What will Tony Blair do with his big win? - British prime minister

National Catholic Reporter, May 23, 1997 by Margaret Hebblethwaite

New prime minister's view of politics seems rooted in expediency

LONDON -- After Tony Blair, the new prime minister of Britain, gave the Labor Party its best election result in history May 1 with 419 seats to the Conservatives' 165, The Guardian newspaper declared: "This was our Velvet Revolution, and yesterday the population went wild, British-style."

The hot summer sun came out on election day as though the new government would have control of the weather too. Office workers sunbathed in London parks for extended lunch breaks on the morning after, either breathing deeply the fresh air of freedom or stunned by the extent of the Conservative defeat.

The sense of a nation reborn that pervaded the postelection night activities was all the more surprising given the sharp turn to the right that Blair has imposed on the party he now calls New Labor. President Bill Clinton's adviser Robert Reich has warned Blair quite openly against making "our mistake of drifting to the right."

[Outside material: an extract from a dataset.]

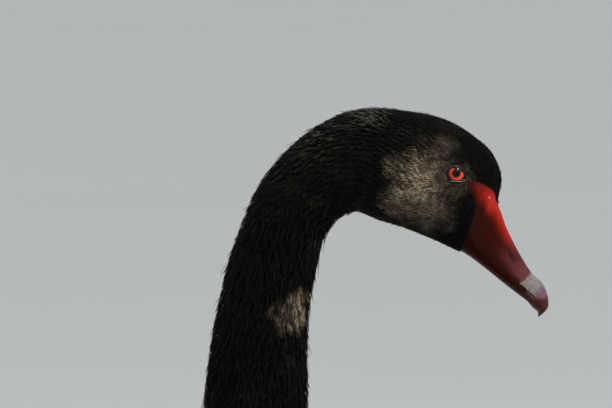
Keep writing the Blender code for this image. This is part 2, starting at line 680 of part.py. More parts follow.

Writing in the London Observer the weekend before the election, Reich gave a sinister, thrice-repeated caution: "Blair, be warned. A victorious move to the center will be hollow unless accompanied by a bold and distinguished vision of how to improve the lives of most working people."

The 43-year-old Blair, it is well known by now, is the most overtly Christian of the main party leaders, yet it was not easy to pick out his Christian principles in the pre-election campaigning. While the churches were pulling in the direction of social justice in a number of preelection papers -- of which the Catholic bishops' plea in "The Common Good and the Catholic Church's Social Teaching" was the most outstanding -- Blair's Labor party was appealing to the most selfish, conservative instincts of the floating voters of what is known as Middle England.

Christian values were not much in evidence in the New Labor posters proclaiming "Young offenders will be punished' and "Income tax rates will not rise." Any love of the poor was called into question by Blair's dismissive remarks about beggars: "We do have to make our streets safe for people.... It is right to be intolerant of people homeless on the streets."

Labor's most memorable television pre-election broadcast featured a bulldog -- a traditional symbol of British patriotism but for many associated with the most snarling and thickheaded form of xenophobia.

Yet Blair is a committed Anglican, and his wife, attorney Cherie Booth, is a Catholic. Blair regularly attends Mass with her and their three young children, the eldest of whom goes to a Catholic school. Indeed, Blair was deterred from receiving Communion when this act of personal conscience leaked into the newspapers. He said he would not do it again.

Blair did not come from a typical Labor background. He was born in 1953 to a lawyer father, Leo Blair, who almost ran for parliament as a Conservative. Young Tony went to public school (which in Britain means, perversely, a private school). His initial choice of profession was the elitist bar, with all its traditionalist paraphernalia of wigs and dinners.

But as a young barrister, Blair gained a place in the chambers of a lawyer, Derry Irvine, whose close friend was the late Labor leader John Smith. He found himself sharing chambers with another Labor supporter, soon to become his wife, Cherie Booth.

Even before Blair became leader he was talking of the need for "changing the membership of the Labor party" -- a party whose commitment to the poor and the working class had always been founded on mass membership and financing from the trade unions. Within three months of his election as party leader he had coined the name New Labor, and began to speak rather slightingly of the party he had joined, now known as Old Labor. He got away with it because the general election was on the way, and after 18 years of Conservative government -- either under Margaret Thatcher or under the weight of her legacy -- Labor was desperate to get back to power at almost any cost.

Blair is not especially forthcoming on the link between his faith and his politics, though he did write a much-publicized article on the subject a year ago in the Conservative Sunday Telegraph. Even then he began by saying: "I can't stand politicians who wear God on their sleeves," and "I do not discuss my religious beliefs unless asked."

But, having been asked, he admitted, "I find prayer a source of solace and I read the gospels. They are compelling texts and a most extraordinary expression of sensitive human values." And he says that "values," rather than class interest, are the key to his political philosophy. "Socialism to me was never about nationalization or the power of the state; not just about economics or politics even. It is a moral purpose to life; a set of values; a belief in society, in cooperation, in achieving together what we are unable to achieve alone."

Blair holds on to the idea of "sin," even if he says the word sounds "old-fashioned," for not everything is socially determined.